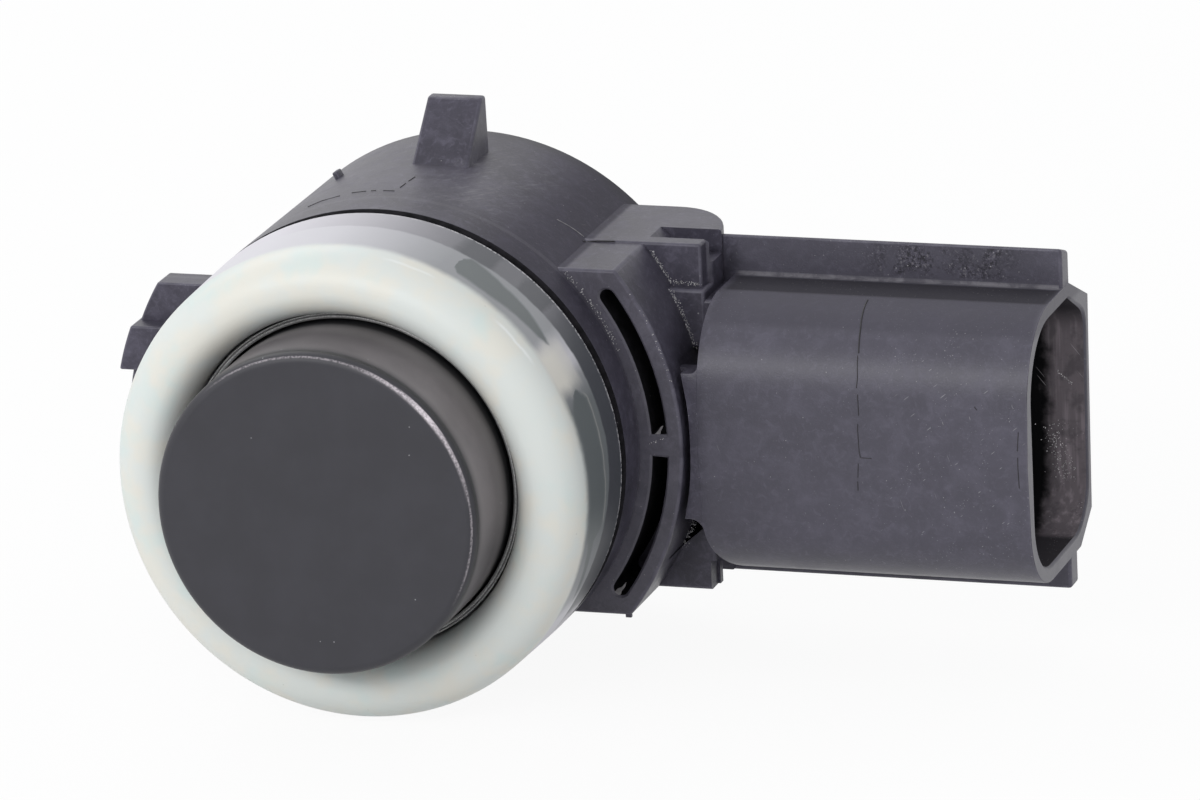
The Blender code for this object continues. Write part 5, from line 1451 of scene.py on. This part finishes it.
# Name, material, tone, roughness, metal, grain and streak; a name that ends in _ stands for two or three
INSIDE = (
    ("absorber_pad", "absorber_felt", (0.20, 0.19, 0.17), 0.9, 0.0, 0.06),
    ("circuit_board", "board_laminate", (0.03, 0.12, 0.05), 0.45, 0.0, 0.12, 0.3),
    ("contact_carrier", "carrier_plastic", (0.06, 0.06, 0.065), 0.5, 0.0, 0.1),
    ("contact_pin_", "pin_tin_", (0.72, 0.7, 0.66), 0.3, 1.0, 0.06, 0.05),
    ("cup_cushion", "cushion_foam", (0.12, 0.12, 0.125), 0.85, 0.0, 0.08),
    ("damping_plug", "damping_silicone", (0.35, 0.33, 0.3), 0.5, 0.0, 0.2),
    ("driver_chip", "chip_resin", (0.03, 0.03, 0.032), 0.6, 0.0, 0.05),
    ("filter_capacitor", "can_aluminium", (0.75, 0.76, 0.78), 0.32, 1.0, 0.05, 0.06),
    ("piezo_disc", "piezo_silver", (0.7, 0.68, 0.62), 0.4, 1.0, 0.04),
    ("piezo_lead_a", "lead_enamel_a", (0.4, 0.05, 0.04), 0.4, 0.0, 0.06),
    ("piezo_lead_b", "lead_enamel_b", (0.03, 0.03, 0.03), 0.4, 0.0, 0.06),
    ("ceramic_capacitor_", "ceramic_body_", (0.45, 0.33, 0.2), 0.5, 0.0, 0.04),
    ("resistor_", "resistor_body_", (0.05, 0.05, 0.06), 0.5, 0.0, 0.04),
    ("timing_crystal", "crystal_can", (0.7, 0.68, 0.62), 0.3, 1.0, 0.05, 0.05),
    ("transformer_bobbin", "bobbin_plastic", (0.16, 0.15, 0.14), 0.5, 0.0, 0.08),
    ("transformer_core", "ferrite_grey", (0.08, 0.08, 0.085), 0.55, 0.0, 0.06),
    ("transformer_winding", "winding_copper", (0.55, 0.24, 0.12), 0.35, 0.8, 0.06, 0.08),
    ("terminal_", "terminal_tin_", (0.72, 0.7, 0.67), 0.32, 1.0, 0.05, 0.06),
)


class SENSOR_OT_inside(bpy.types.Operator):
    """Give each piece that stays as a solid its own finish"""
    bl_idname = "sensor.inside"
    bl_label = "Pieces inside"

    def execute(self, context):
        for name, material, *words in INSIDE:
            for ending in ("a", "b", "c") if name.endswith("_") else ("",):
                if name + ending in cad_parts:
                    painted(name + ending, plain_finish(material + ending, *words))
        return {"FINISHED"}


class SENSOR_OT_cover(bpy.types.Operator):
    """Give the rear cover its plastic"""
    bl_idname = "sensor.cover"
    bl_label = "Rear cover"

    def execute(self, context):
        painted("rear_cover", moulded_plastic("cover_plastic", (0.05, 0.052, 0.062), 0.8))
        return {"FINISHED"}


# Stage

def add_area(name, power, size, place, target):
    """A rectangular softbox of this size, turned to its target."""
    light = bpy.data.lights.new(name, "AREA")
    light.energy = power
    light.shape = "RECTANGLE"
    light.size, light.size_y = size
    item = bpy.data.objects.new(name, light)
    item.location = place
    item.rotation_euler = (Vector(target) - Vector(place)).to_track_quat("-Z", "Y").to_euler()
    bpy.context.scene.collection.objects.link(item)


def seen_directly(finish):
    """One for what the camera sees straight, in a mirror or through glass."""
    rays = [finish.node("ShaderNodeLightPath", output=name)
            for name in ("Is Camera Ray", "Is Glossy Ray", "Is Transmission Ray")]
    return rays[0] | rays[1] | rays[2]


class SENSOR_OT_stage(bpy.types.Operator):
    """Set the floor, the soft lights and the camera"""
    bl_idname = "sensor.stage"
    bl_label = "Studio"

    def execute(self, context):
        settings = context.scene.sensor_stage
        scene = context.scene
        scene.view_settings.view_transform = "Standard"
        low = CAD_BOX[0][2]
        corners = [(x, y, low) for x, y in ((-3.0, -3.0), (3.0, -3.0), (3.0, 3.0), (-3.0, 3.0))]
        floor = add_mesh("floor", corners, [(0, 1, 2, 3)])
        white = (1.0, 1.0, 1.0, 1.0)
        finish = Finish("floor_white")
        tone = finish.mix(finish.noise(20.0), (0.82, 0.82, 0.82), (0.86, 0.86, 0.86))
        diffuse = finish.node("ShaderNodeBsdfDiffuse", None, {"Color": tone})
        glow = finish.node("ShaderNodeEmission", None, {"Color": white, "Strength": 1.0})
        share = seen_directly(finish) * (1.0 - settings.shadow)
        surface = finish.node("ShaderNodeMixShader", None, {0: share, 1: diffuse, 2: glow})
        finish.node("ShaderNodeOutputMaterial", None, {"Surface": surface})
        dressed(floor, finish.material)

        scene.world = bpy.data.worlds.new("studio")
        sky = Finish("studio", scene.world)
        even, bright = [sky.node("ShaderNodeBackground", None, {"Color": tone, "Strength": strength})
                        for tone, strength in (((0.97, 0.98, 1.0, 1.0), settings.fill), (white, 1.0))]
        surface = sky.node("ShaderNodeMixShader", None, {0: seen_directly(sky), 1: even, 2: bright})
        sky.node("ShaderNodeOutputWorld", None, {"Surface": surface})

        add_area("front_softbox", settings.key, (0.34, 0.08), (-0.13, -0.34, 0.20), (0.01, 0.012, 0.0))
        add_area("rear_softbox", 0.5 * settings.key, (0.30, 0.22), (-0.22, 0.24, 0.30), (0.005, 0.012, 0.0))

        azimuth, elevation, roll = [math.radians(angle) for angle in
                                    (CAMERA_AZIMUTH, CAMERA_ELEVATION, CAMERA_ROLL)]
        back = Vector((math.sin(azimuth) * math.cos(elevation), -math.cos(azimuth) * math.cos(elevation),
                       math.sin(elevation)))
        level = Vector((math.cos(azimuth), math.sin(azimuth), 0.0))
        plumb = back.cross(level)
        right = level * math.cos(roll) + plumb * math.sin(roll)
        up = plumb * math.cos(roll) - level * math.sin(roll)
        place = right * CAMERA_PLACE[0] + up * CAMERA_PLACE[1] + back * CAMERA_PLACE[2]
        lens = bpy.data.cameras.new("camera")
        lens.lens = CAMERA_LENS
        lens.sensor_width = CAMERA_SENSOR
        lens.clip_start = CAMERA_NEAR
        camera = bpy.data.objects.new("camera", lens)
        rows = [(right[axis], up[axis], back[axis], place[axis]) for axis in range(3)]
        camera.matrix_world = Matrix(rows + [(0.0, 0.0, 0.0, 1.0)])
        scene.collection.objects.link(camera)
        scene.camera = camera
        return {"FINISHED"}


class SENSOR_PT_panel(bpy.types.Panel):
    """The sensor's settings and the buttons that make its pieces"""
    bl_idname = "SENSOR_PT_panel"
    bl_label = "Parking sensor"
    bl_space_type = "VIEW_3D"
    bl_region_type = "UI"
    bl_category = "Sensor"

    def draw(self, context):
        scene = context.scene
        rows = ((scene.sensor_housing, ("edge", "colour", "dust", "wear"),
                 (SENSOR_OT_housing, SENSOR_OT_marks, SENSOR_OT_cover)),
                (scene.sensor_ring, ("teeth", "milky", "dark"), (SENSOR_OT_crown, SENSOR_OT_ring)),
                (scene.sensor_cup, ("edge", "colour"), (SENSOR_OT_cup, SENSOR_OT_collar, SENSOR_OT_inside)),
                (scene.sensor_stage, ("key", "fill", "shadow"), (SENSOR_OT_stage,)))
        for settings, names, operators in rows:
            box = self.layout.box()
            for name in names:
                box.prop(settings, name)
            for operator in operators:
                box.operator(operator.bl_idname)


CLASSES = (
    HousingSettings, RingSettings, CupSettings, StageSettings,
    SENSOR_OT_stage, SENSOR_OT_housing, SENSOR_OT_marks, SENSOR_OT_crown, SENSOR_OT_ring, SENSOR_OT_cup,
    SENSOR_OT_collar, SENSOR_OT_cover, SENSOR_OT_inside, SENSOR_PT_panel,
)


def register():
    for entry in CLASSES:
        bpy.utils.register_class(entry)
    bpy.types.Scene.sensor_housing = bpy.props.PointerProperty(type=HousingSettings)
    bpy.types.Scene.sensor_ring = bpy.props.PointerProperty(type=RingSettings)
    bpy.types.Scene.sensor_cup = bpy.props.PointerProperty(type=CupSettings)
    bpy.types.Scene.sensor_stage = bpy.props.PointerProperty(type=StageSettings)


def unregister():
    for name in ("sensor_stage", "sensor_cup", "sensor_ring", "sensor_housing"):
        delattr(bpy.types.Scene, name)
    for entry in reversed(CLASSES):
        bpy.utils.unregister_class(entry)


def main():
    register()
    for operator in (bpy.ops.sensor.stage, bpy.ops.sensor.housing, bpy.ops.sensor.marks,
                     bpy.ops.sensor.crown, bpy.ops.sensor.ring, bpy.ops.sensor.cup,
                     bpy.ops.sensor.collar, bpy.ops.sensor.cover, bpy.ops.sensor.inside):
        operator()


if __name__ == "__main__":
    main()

Problem details> In the listing, find every line with the word "this" and state how many there are, nothing more.

Result of the exercise> 2